Giuseppe aveva autorità su quella terra e vendeva il grano a tutta la sua popolazione. Perciò i fratelli di Giuseppe vennero da lui e gli si prostrarono davanti con la faccia a terra. Giuseppe vide i suoi fratelli e li riconobbe, ma fece l’estraneo verso di loro e li tenne in carcere per tre giorni.
Il terzo giorno Giuseppe disse loro: «Fate questo e avrete salva la vita; io temo Dio! Se voi siete sinceri, uno di voi fratelli resti prigioniero nel vostro carcere e voi andate a portare il grano per la fame delle vostre case. Poi mi condurrete qui il vostro fratello più giovane. Così le vostre parole si dimostreranno vere e non morirete». Essi annuirono.

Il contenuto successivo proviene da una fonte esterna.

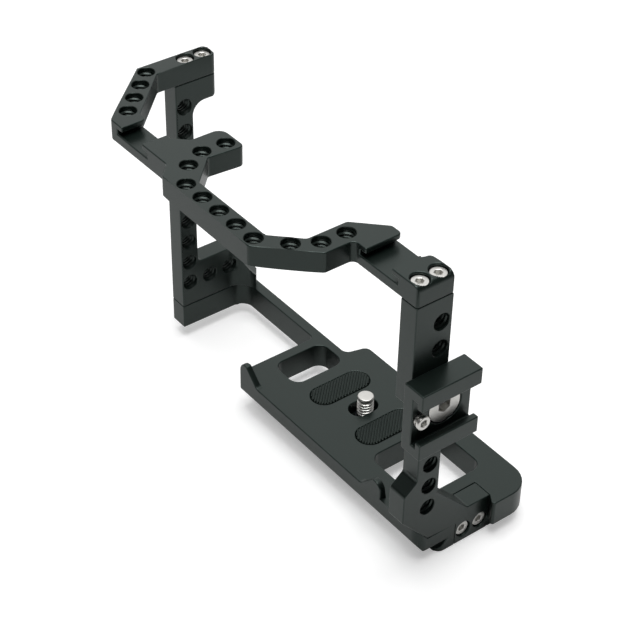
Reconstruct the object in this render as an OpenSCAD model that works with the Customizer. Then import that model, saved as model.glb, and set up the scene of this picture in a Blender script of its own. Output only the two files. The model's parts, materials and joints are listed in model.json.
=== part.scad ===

Si dissero allora l’un l’altro: «Certo su di noi grava la colpa nei riguardi di nostro fratello, perché abbiamo visto con quale angoscia ci supplicava e non lo abbiamo ascoltato. Per questo ci ha colpiti quest’angoscia».
Ruben prese a dir loro: «Non vi avevo detto io: “Non peccate contro il ragazzo”? Ma non mi avete dato ascolto. Ecco, ora ci viene domandato conto del suo sangue». Non si accorgevano che Giuseppe li capiva, dato che tra lui e loro vi era l’interprete.
Allora egli andò in disparte e pianse.